> SUPPLIED DATA
______

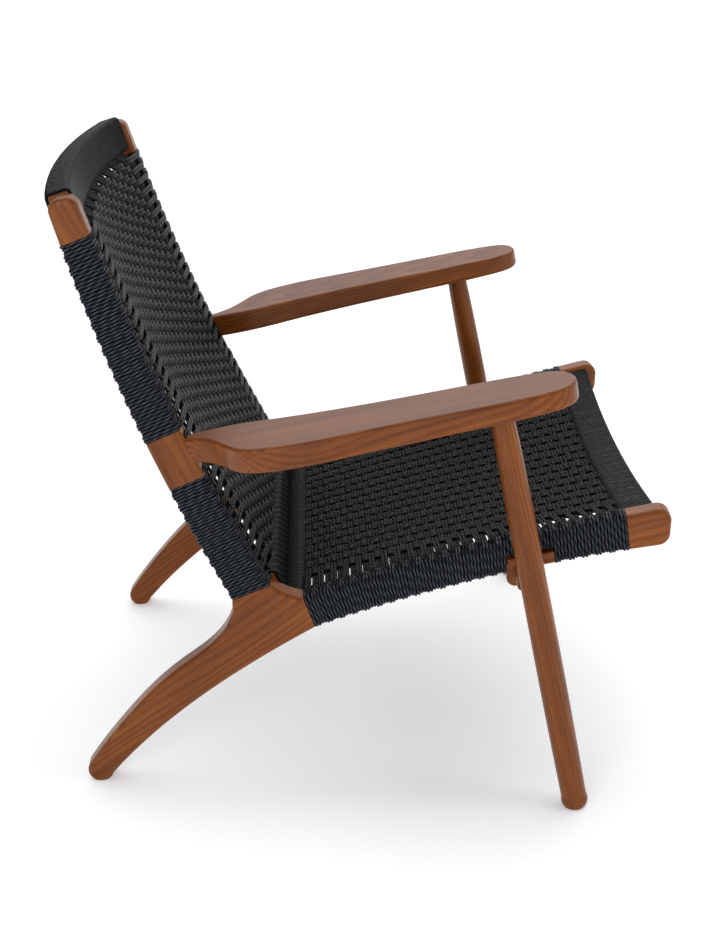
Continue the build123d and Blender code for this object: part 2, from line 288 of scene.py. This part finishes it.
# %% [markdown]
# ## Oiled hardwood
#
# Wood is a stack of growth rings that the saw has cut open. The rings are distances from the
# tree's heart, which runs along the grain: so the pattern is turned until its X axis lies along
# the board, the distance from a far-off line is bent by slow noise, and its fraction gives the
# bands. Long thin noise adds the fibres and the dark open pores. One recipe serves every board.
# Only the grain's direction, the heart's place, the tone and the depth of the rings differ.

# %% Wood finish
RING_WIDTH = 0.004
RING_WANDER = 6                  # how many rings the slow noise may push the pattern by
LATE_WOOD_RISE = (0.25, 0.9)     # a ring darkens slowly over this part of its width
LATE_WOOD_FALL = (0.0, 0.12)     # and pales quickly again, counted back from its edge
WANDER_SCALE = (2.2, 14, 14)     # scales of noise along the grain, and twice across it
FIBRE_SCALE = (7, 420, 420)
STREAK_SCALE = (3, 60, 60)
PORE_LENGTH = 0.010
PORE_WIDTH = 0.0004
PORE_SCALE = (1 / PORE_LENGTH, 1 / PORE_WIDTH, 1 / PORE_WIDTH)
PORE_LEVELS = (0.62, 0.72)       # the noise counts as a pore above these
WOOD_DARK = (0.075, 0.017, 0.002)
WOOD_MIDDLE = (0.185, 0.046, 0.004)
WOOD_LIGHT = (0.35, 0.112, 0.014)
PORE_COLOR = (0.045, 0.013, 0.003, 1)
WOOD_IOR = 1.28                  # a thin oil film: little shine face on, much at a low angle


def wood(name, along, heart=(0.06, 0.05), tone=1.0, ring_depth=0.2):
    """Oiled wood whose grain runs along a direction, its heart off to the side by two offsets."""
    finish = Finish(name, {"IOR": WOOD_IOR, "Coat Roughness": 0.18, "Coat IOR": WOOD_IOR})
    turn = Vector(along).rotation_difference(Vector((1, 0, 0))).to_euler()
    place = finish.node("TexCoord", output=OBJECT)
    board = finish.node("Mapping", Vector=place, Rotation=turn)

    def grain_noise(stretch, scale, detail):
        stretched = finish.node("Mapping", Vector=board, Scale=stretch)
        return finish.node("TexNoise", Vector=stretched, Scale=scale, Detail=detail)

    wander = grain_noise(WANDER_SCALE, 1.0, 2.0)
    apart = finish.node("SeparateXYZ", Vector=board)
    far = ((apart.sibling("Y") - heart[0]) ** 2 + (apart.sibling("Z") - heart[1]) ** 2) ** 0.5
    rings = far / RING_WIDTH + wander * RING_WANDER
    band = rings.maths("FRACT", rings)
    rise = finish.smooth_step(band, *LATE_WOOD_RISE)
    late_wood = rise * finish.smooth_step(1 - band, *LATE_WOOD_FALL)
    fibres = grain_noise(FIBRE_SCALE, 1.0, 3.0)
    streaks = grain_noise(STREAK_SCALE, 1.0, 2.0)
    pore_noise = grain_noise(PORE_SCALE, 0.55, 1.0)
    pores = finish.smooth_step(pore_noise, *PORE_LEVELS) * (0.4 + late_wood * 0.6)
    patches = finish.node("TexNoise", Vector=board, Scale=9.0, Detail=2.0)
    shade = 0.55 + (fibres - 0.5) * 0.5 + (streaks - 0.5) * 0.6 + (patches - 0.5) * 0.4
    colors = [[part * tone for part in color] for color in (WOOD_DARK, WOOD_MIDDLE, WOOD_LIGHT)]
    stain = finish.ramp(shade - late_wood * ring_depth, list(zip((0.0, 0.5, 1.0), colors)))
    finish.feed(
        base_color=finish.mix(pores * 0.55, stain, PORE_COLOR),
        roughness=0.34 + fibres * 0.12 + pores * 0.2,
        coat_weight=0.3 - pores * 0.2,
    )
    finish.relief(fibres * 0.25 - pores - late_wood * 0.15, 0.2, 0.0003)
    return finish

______

> TASK STATEMENT
Each line of the material must be restated exactly.

> RESPONSE BELOW
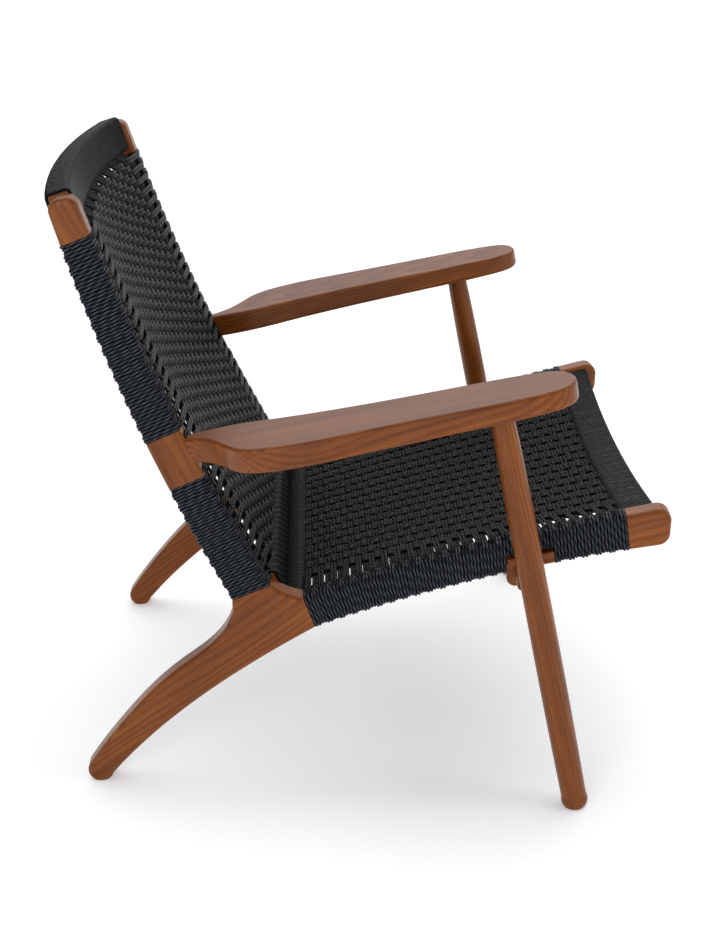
Continue the build123d and Blender code for this object: part 2, from line 288 of scene.py. This part finishes it.
# %% [markdown]
# ## Oiled hardwood
#
# Wood is a stack of growth rings that the saw has cut open. The rings are distances from the
# tree's heart, which runs along the grain: so the pattern is turned until its X axis lies along
# the board, the distance from a far-off line is bent by slow noise, and its fraction gives the
# bands. Long thin noise adds the fibres and the dark open pores. One recipe serves every board.
# Only the grain's direction, the heart's place, the tone and the depth of the rings differ.

# %% Wood finish
RING_WIDTH = 0.004
RING_WANDER = 6                  # how many rings the slow noise may push the pattern by
LATE_WOOD_RISE = (0.25, 0.9)     # a ring darkens slowly over this part of its width
LATE_WOOD_FALL = (0.0, 0.12)     # and pales quickly again, counted back from its edge
WANDER_SCALE = (2.2, 14, 14)     # scales of noise along the grain, and twice across it
FIBRE_SCALE = (7, 420, 420)
STREAK_SCALE = (3, 60, 60)
PORE_LENGTH = 0.010
PORE_WIDTH = 0.0004
PORE_SCALE = (1 / PORE_LENGTH, 1 / PORE_WIDTH, 1 / PORE_WIDTH)
PORE_LEVELS = (0.62, 0.72)       # the noise counts as a pore above these
WOOD_DARK = (0.075, 0.017, 0.002)
WOOD_MIDDLE = (0.185, 0.046, 0.004)
WOOD_LIGHT = (0.35, 0.112, 0.014)
PORE_COLOR = (0.045, 0.013, 0.003, 1)
WOOD_IOR = 1.28                  # a thin oil film: little shine face on, much at a low angle


def wood(name, along, heart=(0.06, 0.05), tone=1.0, ring_depth=0.2):
    """Oiled wood whose grain runs along a direction, its heart off to the side by two offsets."""
    finish = Finish(name, {"IOR": WOOD_IOR, "Coat Roughness": 0.18, "Coat IOR": WOOD_IOR})
    turn = Vector(along).rotation_difference(Vector((1, 0, 0))).to_euler()
    place = finish.node("TexCoord", output=OBJECT)
    board = finish.node("Mapping", Vector=place, Rotation=turn)

    def grain_noise(stretch, scale, detail):
        stretched = finish.node("Mapping", Vector=board, Scale=stretch)
        return finish.node("TexNoise", Vector=stretched, Scale=scale, Detail=detail)

    wander = grain_noise(WANDER_SCALE, 1.0, 2.0)
    apart = finish.node("SeparateXYZ", Vector=board)
    far = ((apart.sibling("Y") - heart[0]) ** 2 + (apart.sibling("Z") - heart[1]) ** 2) ** 0.5
    rings = far / RING_WIDTH + wander * RING_WANDER
    band = rings.maths("FRACT", rings)
    rise = finish.smooth_step(band, *LATE_WOOD_RISE)
    late_wood = rise * finish.smooth_step(1 - band, *LATE_WOOD_FALL)
    fibres = grain_noise(FIBRE_SCALE, 1.0, 3.0)
    streaks = grain_noise(STREAK_SCALE, 1.0, 2.0)
    pore_noise = grain_noise(PORE_SCALE, 0.55, 1.0)
    pores = finish.smooth_step(pore_noise, *PORE_LEVELS) * (0.4 + late_wood * 0.6)
    patches = finish.node("TexNoise", Vector=board, Scale=9.0, Detail=2.0)
    shade = 0.55 + (fibres - 0.5) * 0.5 + (streaks - 0.5) * 0.6 + (patches - 0.5) * 0.4
    colors = [[part * tone for part in color] for color in (WOOD_DARK, WOOD_MIDDLE, WOOD_LIGHT)]
    stain = finish.ramp(shade - late_wood * ring_depth, list(zip((0.0, 0.5, 1.0), colors)))
    finish.feed(
        base_color=finish.mix(pores * 0.55, stain, PORE_COLOR),
        roughness=0.34 + fibres * 0.12 + pores * 0.2,
        coat_weight=0.3 - pores * 0.2,
    )
    finish.relief(fibres * 0.25 - pores - late_wood * 0.15, 0.2, 0.0003)
    return finish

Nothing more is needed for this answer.